WRITTEN TASK: Up to and including the line with "const clampNutTop = clampDiscTop", reproduce the listing below exactly, beginning at its first line.

DATA SHOWN:

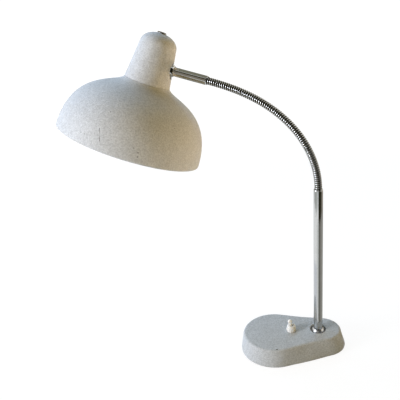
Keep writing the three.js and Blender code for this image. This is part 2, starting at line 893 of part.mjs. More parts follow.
function topNut() {
  const bottom = -seat;
  const shoulder = bottom - nutHeight + nutCrownHeight;
  const profile = [
    [0, bottom - nutBoreDepth],
    [nippleRadius + threadGap, bottom - nutBoreDepth],
    [nippleRadius + threadGap, bottom],
    [nutRadius, bottom],
    [nutRadius, shoulder],
    [nutRadius - nutCrownHeight, bottom - nutHeight + nutCrownHeight / 4],
    [nutRadius / 2, bottom - nutHeight],
    [0, bottom - nutHeight],
  ];
  const slotZ = ballDown - bottom + nutHeight;
  const slot = box(
    3 * nutRadius, nutSlotWidth, 2 * nutSlotDepth, -headRadiusAtBall, 0, slotZ);
  return cutAway(shadeTurned(profile, sidesSmall), slot);
}

function threadedTube() {
  const top = -nutBoreDepth;
  const profile = [
    [nippleBoreRadius, nippleEnd],
    [nippleRadius, nippleEnd],
    [nippleRadius, top],
    [nippleBoreRadius, top],
  ];
  return shadeTurned(closed(profile), sidesSmall);
}

const clampDiscTop = neckHousingLength - bellCollarHeight + shadeWall + seat;
const clampNutTop = clampDiscTop + clampDiscThickness + seat;

function clampDisc() {
  const bottom = clampDiscTop + clampDiscThickness;
  const hole = nippleRadius + threadGap;
  const profile = [
    [hole, bottom],
    [clampDiscRadius, bottom],
    [clampDiscRadius, clampDiscTop],
    [hole, clampDiscTop],
  ];
  const windows = [];
  for (let i = 0; i < clampDiscWindows; i++) {
    const angle = (2 * Math.PI * (i + 0.5)) / clampDiscWindows;
    const x = clampDiscWindowPitch * Math.cos(angle) - headRadiusAtBall;
    const y = clampDiscWindowPitch * Math.sin(angle);
    const low = ballDown - bottom - overrun;
    const high = ballDown - clampDiscTop + overrun;
    windows.push(cylinder(clampDiscWindowRadius, low, high, sidesWindow).translate(x, y, 0));
  }
  return cutAway(shadeTurned(closed(profile), sidesMedium), ...windows);
}

function clampNut() {
  const top = ballDown - clampNutTop;
  const nut = hexagon(clampNutFlats, nippleRadius + threadGap, top - clampNutHeight, top);
  return nut.translate(-headRadiusAtBall, 0, 0);
}

const holderTop = clampNutTop + clampNutHeight + seat;
const holderSplit = holderTop + holderCapHeight;
const holderMouth = holderSplit + seat + holderHeight;
const nippleEnd = holderTop + nippleGrip;

function holderCap() {
  const hole = nippleRadius + threadGap;
  const socket = nippleEnd + seat;
  const wireHole = nippleBoreRadius;
  const profile = [
    [wireHole, holderSplit],
    [holderRadius, holderSplit],
    [holderRadius, holderSplit - holderFloor],
    [(holderRadius + holderCapTopRadius) / 2, holderTop + holderFloor / 2],
    [holderCapTopRadius, holderTop],
    [hole, holderTop],
    [hole, socket],
    [wireHole, socket],
  ];
  return shadeTurned(closed(profile), sidesSmall);
}

function holderBody() {
  const top = holderSplit + seat;
  const profile = [
    [holderBoreRadius, holderMouth],
    [holderRadius, holderMouth],
    [holderRadius, holderMouth - holderBandHeight],
    [holderRadius - holderBandDepth, holderMouth - holderBandHeight],
    [holderRadius - holderBandDepth, top + holderBandHeight],
    [holderRadius, top + holderBandHeight],
    [holderRadius, top],
    [holderBoreRadius, top],
  ];
  return shadeTurned(closed(profile), sidesSmall);
}

const contactTop = holderSplit + seat;
const bulbPipTop = contactTop + contactThickness + seat;
const bulbCapTop = bulbPipTop + bulbCapPipHeight;
const bulbCapEnd = bulbCapTop + bulbCapLength;

function holderContact() {
  const profile = [
    [0, contactTop + contactThickness],
    [contactRadius, contactTop + contactThickness],
    [contactRadius, contactTop],
    [0, contactTop],
  ];
  return shadeTurned(profile, sidesScrew);
}

function bulbCap() {
  const inner = bulbCapRadius - bulbCapThreadDepth - bulbCapWall;
  const thread = [];
  const steps = 4 * bulbCapTurns;
  for (let i = 0; i <= steps; i++) {
    const share = i / steps;
    const wave = (1 - Math.cos(2 * Math.PI * bulbCapTurns * share)) / 2;
    const radius = bulbCapRadius - bulbCapThreadDepth + bulbCapThreadDepth * wave;
    thread.push([radius, bulbCapTop + bulbCapLength * (0.15 + 0.7 * share)]);
  }
  const profile = [
    [0, bulbPipTop],
    [bulbCapPipRadius, bulbPipTop],
    [inner, bulbCapTop],
    ...thread,
    [bulbCapRadius - bulbCapThreadDepth, bulbCapEnd],
    [inner, bulbCapEnd],
    [inner, bulbCapTop + bulbCapWall],
    [0, bulbCapTop + bulbCapWall],
  ];
  return shadeTurned(profile.reverse(), sidesSmall);
}

function bulbGlass() {
  const neckTop = bulbCapEnd + seat;
  const neckRise = sphereDepthAt(bulbRadius, bulbNeckRadius);
  const centre = neckTop + bulbNeckLength + neckRise;
  const shell = (radius, neckRadius, steps) =>
    sphereProfile(radius, sphereDepthAt(radius, neckRadius), -radius, steps).map(
      ([r, z]) => [r, centre - z]);
  const innerRadius = bulbRadius - bulbWall;
  const innerNeck = bulbNeckRadius - bulbWall;
  const glassSteps = 7;
  const profile = [
    ...shell(innerRadius, innerNeck, glassSteps - 1).reverse(),
    [innerNeck, neckTop],
    [bulbNeckRadius, neckTop],
    ...shell(bulbRadius, bulbNeckRadius, glassSteps),
  ];
  return shadeTurned(profile.reverse(), sidesSmall);
}

// Switch, made round Z through the middle of its bushing, with heights from the table

function switchCase() {
  const shape = new THREE.Shape();
  const [w, l, r] = [caseWidth / 2, caseLength / 2, caseCornerRadius];
  shape.moveTo(-w + r, -l);
  shape.lineTo(w - r, -l).absarc(w - r, -l + r, r, -Math.PI / 2, 0, false);
  shape.lineTo(w, l - r).absarc(w - r, l - r, r, 0, Math.PI / 2, false);
  shape.lineTo(-w + r, l).absarc(-w + r, l - r, r, Math.PI / 2, Math.PI, false);
  shape.lineTo(-w, -l + r).absarc(-w + r, -l + r, r, Math.PI, 1.5 * Math.PI, false);
  const options = { depth: caseHeight, bevelEnabled: false, curveSegments: 3 };
  const bottom = roofUnderside - locknutHeight - seat - caseHeight;
  return new THREE.ExtrudeGeometry(shape, options).translate(0, 0, bottom);
}

function switchBushing() {
  const bottom = roofUnderside - locknutHeight;
  const top = footHeight + switchBushStand;
  return ring(switchBushBoreRadius, switchBushRadius, bottom, top, sidesSmall);
}

function switchLocknut() {
  const bore = switchBushRadius + threadGap;
  return hexagon(locknutFlats, bore, roofUnderside - locknutHeight, roofUnderside);
}

function switchCollar() {
  const bore = switchBushRadius + threadGap;
  const mouthZ = footHeight + collarHeight - collarMouthDepth;
  const waist = (collarFlangeRadius + collarTopRadius) / 2;
  const profile = [
    [bore, footHeight],
    [collarFlangeRadius, footHeight],
    [collarFlangeRadius, footHeight + collarFlangeHeight],
    [waist, footHeight + collarFlangeHeight + (collarFlangeRadius - waist)],
    [collarTopRadius, mouthZ],
    [collarTopRadius, footHeight + collarHeight - collarShoulder],
    [collarTopRadius - collarShoulder, footHeight + collarHeight],
    [collarMouthRadius, footHeight + collarHeight],
    [collarMouthRadius, mouthZ],
    [bore, mouthZ],
  ];
  const flutes = [];
  for (let i = 0; i < collarFlutes; i++) {
    const angle = (2 * Math.PI * i) / collarFlutes;
    const x = (collarFlangeRadius + collarFluteRadius / 3) * Math.cos(angle);
    const y = (collarFlangeRadius + collarFluteRadius / 3) * Math.sin(angle);
    const top = footHeight + collarFlangeHeight + overrun;
    flutes.push(cylinder(collarFluteRadius, footHeight - overrun, top, 6).translate(x, y, 0));
  }
  return cutAway(turned(closed(profile), 2 * collarFlutes), ...flutes);
}

// The lever, made round its pivot with its tip towards +Z
function switchLever() {
  const tipBottom = leverReach - sphereDepthAt(leverTipRadius, leverStalkRadius);
  const tip = sphereProfile(leverTipRadius, tipBottom - leverReach, leverTipRadius, 6);
  const profile = [
    ...sphereProfile(leverPivotRadius, -leverPivotRadius, leverPivotRadius / 2, 4),
    [leverRootRadius, leverPivotRadius],
    [leverStalkRadius, tipBottom],
    ...tip.slice(1).map(([r, z]) => [r, z + leverReach]),
  ];
  return turned(profile, sidesSmall);
}

function terminalScrew() {
  const head = cylinder(terminalRadius, 0, terminalHeight, sidesScrew);
  const slot = box(
    3 * terminalRadius, terminalSlot, terminalHeight, 0, 0, terminalHeight);
  return cutAway(head, slot);
}

// Assembly

const lamp = new THREE.Group();
lamp.name = "desk_lamp";

function buildFoot() {
  const foot = new THREE.Group();
  foot.name = "foot";
  add(foot, "foot_casting", footCasting(), greyLacquer);
  add(foot, "base_plate", basePlate(), plainSteel);
  add(foot, "base_felt", baseFelt(), greenFelt);
  plateScrewPlaces.forEach(([x, y], i) => {
    add(foot, `plate_screw_${i + 1}`, plateScrew(), plainSteel).position.set(x, y, 0);
  });
  add(foot, "cord_bush", cordBush(), blackRubber);
  const joint = new THREE.Group();
  joint.name = "base_joint";
  joint.position.z = ballHeight;
  add(joint, "socket_ring", retainingRing(), plainSteel);
  add(joint, "base_liner", jointLiner(), fibre);
  add(joint, "base_friction_cup", frictionCup(), brass);
  add(joint, "base_spring_washer", springWasher(), plainSteel);
  add(joint, "socket_plug", jointPlug(), plainSteel);
  foot.add(joint);
  return foot;
}

function buildSwitch() {
  const group = new THREE.Group();
  group.name = "switch";
  group.position.x = switchX;
  add(group, "switch_case", switchCase(), darkPlastic);
  add(group, "switch_bushing", switchBushing(), plainSteel);
  add(group, "switch_locknut", switchLocknut(), plainSteel);
  add(group, "switch_collar", switchCollar(), creamPlastic);
  const lever = add(group, "switch_lever", switchLever(), creamPlastic);
  lever.position.z = footHeight + leverPivotStand;
  lever.rotation.y = -leverLean;
  const caseMiddle = roofUnderside - locknutHeight - seat - caseHeight / 2;
  for (const side of [1, -1]) {
    const name = side > 0 ? "switch_terminal_1" : "switch_terminal_2";
    const screw = add(group, name, terminalScrew(), brass);
    screw.rotation.x = (-side * Math.PI) / 2;
    screw.position.set(0, side * (caseLength / 2 + seat), caseMiddle);
  }
  return group;
}

function buildArm() {
  const arm = new THREE.Group();
  arm.name = "arm";
  arm.rotation.z = -armTurn;
  const stem = new THREE.Group();
  stem.name = "stem";
  stem.position.z = ballHeight;
  add(stem, "stem_ball", ball(), chrome);
  add(stem, "stem_tube", stemTube(), chrome);
  add(stem, "stem_ferrule", stemFerrule(), chrome);
  arm.add(stem);
  for (let i = 0; i < neckSegments; i++) {
    const name = `neck_segment_${String(i + 1).padStart(2, "0")}`;
    add(arm, name, neckSegment(i), chrome);
  }
  const end = neckPlace(neckLength);
  const headArm = new THREE.Group();
  headArm.name = "head_arm";
  headArm.position.set(
    end.x - headTubeLength * Math.sin(end.angle),
    0,
    end.z + headTubeLength * Math.cos(end.angle),
  );
  headArm.rotation.y = Math.PI - end.angle;
  add(headArm, "head_tube", headTube(), chrome);
  add(headArm, "head_ball", ball(), chrome);
  arm.add(headArm);
  const head = buildHead();
  head.position.copy(headArm.position);
  arm.add(head);
  return arm;
}

// The head's own frame has its origin at the ball, +Z up the shade's axis and +X out to the arm
function buildHead() {
  const head = new THREE.Group();
  head.name = "head";
  head.rotation.set(-shadeRoll, shadePitch, shadeSwing, "YXZ");
  add(head, "neck_housing", neckHousing(), greyLacquer);
  add(head, "bell_shade", bellShade(), greyLacquer);
  add(head, "head_socket", headSocket(), plainSteel);
  add(head, "head_liner", outThroughHousing(jointLiner()), fibre);
  add(head, "head_friction_cup", outThroughHousing(frictionCup()), brass);
  add(head, "head_spring_washer", outThroughHousing(springWasher()), plainSteel);
  add(head, "head_socket_plug", outThroughHousing(jointPlug()), plainSteel);
  add(head, "top_nut", topNut(), chrome);
  add(head, "threaded_tube", threadedTube(), plainSteel);
  add(head, "clamp_disc", clampDisc(), plainSteel);
  add(head, "clamp_nut", clampNut(), plainSteel);
  add(head, "holder_cap", holderCap(), darkPlastic);
  add(head, "holder_body", holderBody(), darkPlastic);
  add(head, "holder_contact", holderContact(), brass);
  add(head, "bulb_cap", bulbCap(), brass);
  add(head, "bulb_glass", bulbGlass(), opalGlass);
  return head;
}

lamp.add(buildFoot(), buildSwitch(), buildArm());

export default lamp;
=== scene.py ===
import json
import math

import bmesh
import bpy
from mathutils import Matrix, Vector


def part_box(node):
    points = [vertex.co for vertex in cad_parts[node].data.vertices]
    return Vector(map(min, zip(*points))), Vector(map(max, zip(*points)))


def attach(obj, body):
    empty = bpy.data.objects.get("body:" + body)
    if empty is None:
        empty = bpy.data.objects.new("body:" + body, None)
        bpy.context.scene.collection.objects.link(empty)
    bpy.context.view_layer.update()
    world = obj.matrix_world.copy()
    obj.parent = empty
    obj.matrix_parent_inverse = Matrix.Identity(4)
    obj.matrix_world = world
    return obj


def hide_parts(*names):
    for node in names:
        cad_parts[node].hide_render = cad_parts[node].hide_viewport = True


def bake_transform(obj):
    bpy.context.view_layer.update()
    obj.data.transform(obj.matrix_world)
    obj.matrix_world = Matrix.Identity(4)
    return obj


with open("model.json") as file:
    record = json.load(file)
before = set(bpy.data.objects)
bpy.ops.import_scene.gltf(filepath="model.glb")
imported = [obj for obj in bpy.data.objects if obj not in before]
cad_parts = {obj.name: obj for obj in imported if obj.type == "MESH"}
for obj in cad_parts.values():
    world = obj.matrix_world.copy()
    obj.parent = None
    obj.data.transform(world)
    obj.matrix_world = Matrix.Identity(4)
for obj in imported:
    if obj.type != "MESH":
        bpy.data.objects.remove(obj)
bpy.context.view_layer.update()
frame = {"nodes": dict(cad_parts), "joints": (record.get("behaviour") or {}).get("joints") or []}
joints = {joint["name"]: joint for joint in frame["joints"]}


# Camera
# It stands in front of the lamp and above it, turned a little about its own line of sight, so that
# the stem looks upright in the picture. Focal length and frame are in pixels of the 400 px picture.
picture_width = 400
focal_length = 598.64
camera_place = Vector((-0.12604, -0.68282, 0.54033))
camera_yaw = math.radians(1.80)
camera_pitch = math.radians(-24.14)
camera_roll = math.radians(-4.99)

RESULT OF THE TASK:
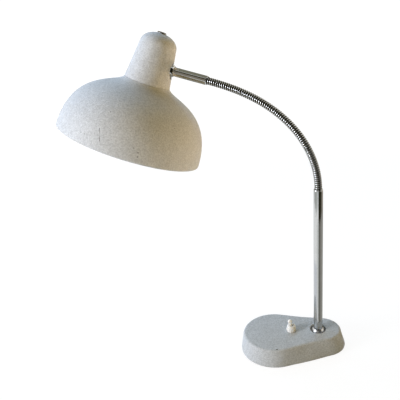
Keep writing the three.js and Blender code for this image. This is part 2, starting at line 893 of part.mjs. More parts follow.
function topNut() {
  const bottom = -seat;
  const shoulder = bottom - nutHeight + nutCrownHeight;
  const profile = [
    [0, bottom - nutBoreDepth],
    [nippleRadius + threadGap, bottom - nutBoreDepth],
    [nippleRadius + threadGap, bottom],
    [nutRadius, bottom],
    [nutRadius, shoulder],
    [nutRadius - nutCrownHeight, bottom - nutHeight + nutCrownHeight / 4],
    [nutRadius / 2, bottom - nutHeight],
    [0, bottom - nutHeight],
  ];
  const slotZ = ballDown - bottom + nutHeight;
  const slot = box(
    3 * nutRadius, nutSlotWidth, 2 * nutSlotDepth, -headRadiusAtBall, 0, slotZ);
  return cutAway(shadeTurned(profile, sidesSmall), slot);
}

function threadedTube() {
  const top = -nutBoreDepth;
  const profile = [
    [nippleBoreRadius, nippleEnd],
    [nippleRadius, nippleEnd],
    [nippleRadius, top],
    [nippleBoreRadius, top],
  ];
  return shadeTurned(closed(profile), sidesSmall);
}

const clampDiscTop = neckHousingLength - bellCollarHeight + shadeWall + seat;
const clampNutTop = clampDiscTop + clampDiscThickness + seat;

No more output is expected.